◆ **Exercise task**
Print the listing below exactly.

○ ○ ○ ○ ○ ○ ○

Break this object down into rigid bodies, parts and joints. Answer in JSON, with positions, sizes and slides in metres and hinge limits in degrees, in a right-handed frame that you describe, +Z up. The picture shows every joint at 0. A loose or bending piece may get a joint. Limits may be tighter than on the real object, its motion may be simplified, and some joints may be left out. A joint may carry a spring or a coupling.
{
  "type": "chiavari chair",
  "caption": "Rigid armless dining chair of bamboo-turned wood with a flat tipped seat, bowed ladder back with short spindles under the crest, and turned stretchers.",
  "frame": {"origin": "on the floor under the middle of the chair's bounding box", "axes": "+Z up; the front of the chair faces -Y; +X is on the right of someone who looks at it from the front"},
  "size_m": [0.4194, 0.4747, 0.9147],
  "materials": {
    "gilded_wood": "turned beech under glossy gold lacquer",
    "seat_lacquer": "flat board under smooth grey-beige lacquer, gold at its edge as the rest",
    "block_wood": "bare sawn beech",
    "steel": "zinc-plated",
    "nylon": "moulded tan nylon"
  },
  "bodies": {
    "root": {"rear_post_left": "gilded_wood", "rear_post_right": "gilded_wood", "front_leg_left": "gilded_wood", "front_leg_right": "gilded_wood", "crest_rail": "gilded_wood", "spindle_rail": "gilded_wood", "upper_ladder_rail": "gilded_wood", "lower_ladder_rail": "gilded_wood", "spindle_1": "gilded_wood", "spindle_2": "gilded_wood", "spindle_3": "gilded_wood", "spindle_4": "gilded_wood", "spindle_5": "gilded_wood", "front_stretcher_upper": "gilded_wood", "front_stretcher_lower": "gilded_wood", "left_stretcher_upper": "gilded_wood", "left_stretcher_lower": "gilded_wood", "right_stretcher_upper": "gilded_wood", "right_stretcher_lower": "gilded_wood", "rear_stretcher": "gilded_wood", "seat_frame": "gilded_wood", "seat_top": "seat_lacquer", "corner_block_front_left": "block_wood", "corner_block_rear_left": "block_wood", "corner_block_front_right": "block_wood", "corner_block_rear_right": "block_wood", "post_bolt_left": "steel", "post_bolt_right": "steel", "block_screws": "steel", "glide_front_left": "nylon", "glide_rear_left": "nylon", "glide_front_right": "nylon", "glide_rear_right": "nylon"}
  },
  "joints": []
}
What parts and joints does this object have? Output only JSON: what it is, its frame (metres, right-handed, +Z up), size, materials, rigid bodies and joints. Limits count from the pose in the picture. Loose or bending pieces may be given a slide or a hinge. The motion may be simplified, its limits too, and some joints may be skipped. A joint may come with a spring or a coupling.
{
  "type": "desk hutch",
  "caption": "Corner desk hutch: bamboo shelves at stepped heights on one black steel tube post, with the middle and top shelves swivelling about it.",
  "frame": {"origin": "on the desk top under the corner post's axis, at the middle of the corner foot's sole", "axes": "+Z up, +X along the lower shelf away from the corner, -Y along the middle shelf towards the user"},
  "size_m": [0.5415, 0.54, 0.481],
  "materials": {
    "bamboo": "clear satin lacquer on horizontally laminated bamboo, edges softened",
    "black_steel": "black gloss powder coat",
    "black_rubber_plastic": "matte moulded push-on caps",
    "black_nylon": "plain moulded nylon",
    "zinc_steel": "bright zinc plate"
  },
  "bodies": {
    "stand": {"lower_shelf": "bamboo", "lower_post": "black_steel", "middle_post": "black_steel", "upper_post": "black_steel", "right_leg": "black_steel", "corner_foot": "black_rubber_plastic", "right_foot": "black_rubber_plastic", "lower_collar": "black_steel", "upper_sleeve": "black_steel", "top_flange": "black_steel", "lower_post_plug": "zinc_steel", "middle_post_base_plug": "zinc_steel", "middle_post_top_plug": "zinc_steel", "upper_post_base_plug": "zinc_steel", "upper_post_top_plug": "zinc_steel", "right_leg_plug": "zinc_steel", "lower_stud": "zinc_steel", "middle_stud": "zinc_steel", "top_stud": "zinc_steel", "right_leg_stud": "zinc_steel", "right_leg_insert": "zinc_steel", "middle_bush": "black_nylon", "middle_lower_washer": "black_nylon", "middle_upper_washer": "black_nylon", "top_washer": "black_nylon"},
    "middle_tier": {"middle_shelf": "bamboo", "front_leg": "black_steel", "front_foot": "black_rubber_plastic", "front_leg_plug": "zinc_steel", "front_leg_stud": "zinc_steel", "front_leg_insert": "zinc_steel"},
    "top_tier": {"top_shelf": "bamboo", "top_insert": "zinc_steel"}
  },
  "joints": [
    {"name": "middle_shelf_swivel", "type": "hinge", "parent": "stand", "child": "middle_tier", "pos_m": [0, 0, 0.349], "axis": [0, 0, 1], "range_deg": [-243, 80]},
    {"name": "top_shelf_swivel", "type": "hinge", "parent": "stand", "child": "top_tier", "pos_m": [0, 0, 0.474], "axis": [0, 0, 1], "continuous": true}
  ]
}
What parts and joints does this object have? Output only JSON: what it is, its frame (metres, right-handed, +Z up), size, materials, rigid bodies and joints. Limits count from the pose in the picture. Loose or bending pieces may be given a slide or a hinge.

○ ○ ○ ○ ○ ○ ○

◆ **The response**
Break this object down into rigid bodies, parts and joints. Answer in JSON, with positions, sizes and slides in metres and hinge limits in degrees, in a right-handed frame that you describe, +Z up. The picture shows every joint at 0. A loose or bending piece may get a joint. Limits may be tighter than on the real object, its motion may be simplified, and some joints may be left out. A joint may carry a spring or a coupling.
{
  "type": "chiavari chair",
  "caption": "Rigid armless dining chair of bamboo-turned wood with a flat tipped seat, bowed ladder back with short spindles under the crest, and turned stretchers.",
  "frame": {"origin": "on the floor under the middle of the chair's bounding box", "axes": "+Z up; the front of the chair faces -Y; +X is on the right of someone who looks at it from the front"},
  "size_m": [0.4194, 0.4747, 0.9147],
  "materials": {
    "gilded_wood": "turned beech under glossy gold lacquer",
    "seat_lacquer": "flat board under smooth grey-beige lacquer, gold at its edge as the rest",
    "block_wood": "bare sawn beech",
    "steel": "zinc-plated",
    "nylon": "moulded tan nylon"
  },
  "bodies": {
    "root": {"rear_post_left": "gilded_wood", "rear_post_right": "gilded_wood", "front_leg_left": "gilded_wood", "front_leg_right": "gilded_wood", "crest_rail": "gilded_wood", "spindle_rail": "gilded_wood", "upper_ladder_rail": "gilded_wood", "lower_ladder_rail": "gilded_wood", "spindle_1": "gilded_wood", "spindle_2": "gilded_wood", "spindle_3": "gilded_wood", "spindle_4": "gilded_wood", "spindle_5": "gilded_wood", "front_stretcher_upper": "gilded_wood", "front_stretcher_lower": "gilded_wood", "left_stretcher_upper": "gilded_wood", "left_stretcher_lower": "gilded_wood", "right_stretcher_upper": "gilded_wood", "right_stretcher_lower": "gilded_wood", "rear_stretcher": "gilded_wood", "seat_frame": "gilded_wood", "seat_top": "seat_lacquer", "corner_block_front_left": "block_wood", "corner_block_rear_left": "block_wood", "corner_block_front_right": "block_wood", "corner_block_rear_right": "block_wood", "post_bolt_left": "steel", "post_bolt_right": "steel", "block_screws": "steel", "glide_front_left": "nylon", "glide_rear_left": "nylon", "glide_front_right": "nylon", "glide_rear_right": "nylon"}
  },
  "joints": []
}
What parts and joints does this object have? Output only JSON: what it is, its frame (metres, right-handed, +Z up), size, materials, rigid bodies and joints. Limits count from the pose in the picture. Loose or bending pieces may be given a slide or a hinge. The motion may be simplified, its limits too, and some joints may be skipped. A joint may come with a spring or a coupling.
{
  "type": "desk hutch",
  "caption": "Corner desk hutch: bamboo shelves at stepped heights on one black steel tube post, with the middle and top shelves swivelling about it.",
  "frame": {"origin": "on the desk top under the corner post's axis, at the middle of the corner foot's sole", "axes": "+Z up, +X along the lower shelf away from the corner, -Y along the middle shelf towards the user"},
  "size_m": [0.5415, 0.54, 0.481],
  "materials": {
    "bamboo": "clear satin lacquer on horizontally laminated bamboo, edges softened",
    "black_steel": "black gloss powder coat",
    "black_rubber_plastic": "matte moulded push-on caps",
    "black_nylon": "plain moulded nylon",
    "zinc_steel": "bright zinc plate"
  },
  "bodies": {
    "stand": {"lower_shelf": "bamboo", "lower_post": "black_steel", "middle_post": "black_steel", "upper_post": "black_steel", "right_leg": "black_steel", "corner_foot": "black_rubber_plastic", "right_foot": "black_rubber_plastic", "lower_collar": "black_steel", "upper_sleeve": "black_steel", "top_flange": "black_steel", "lower_post_plug": "zinc_steel", "middle_post_base_plug": "zinc_steel", "middle_post_top_plug": "zinc_steel", "upper_post_base_plug": "zinc_steel", "upper_post_top_plug": "zinc_steel", "right_leg_plug": "zinc_steel", "lower_stud": "zinc_steel", "middle_stud": "zinc_steel", "top_stud": "zinc_steel", "right_leg_stud": "zinc_steel", "right_leg_insert": "zinc_steel", "middle_bush": "black_nylon", "middle_lower_washer": "black_nylon", "middle_upper_washer": "black_nylon", "top_washer": "black_nylon"},
    "middle_tier": {"middle_shelf": "bamboo", "front_leg": "black_steel", "front_foot": "black_rubber_plastic", "front_leg_plug": "zinc_steel", "front_leg_stud": "zinc_steel", "front_leg_insert": "zinc_steel"},
    "top_tier": {"top_shelf": "bamboo", "top_insert": "zinc_steel"}
  },
  "joints": [
    {"name": "middle_shelf_swivel", "type": "hinge", "parent": "stand", "child": "middle_tier", "pos_m": [0, 0, 0.349], "axis": [0, 0, 1], "range_deg": [-243, 80]},
    {"name": "top_shelf_swivel", "type": "hinge", "parent": "stand", "child": "top_tier", "pos_m": [0, 0, 0.474], "axis": [0, 0, 1], "continuous": true}
  ]
}
What parts and joints does this object have? Output only JSON: what it is, its frame (metres, right-handed, +Z up), size, materials, rigid bodies and joints. Limits count from the pose in the picture. Loose or bending pieces may be given a slide or a hinge.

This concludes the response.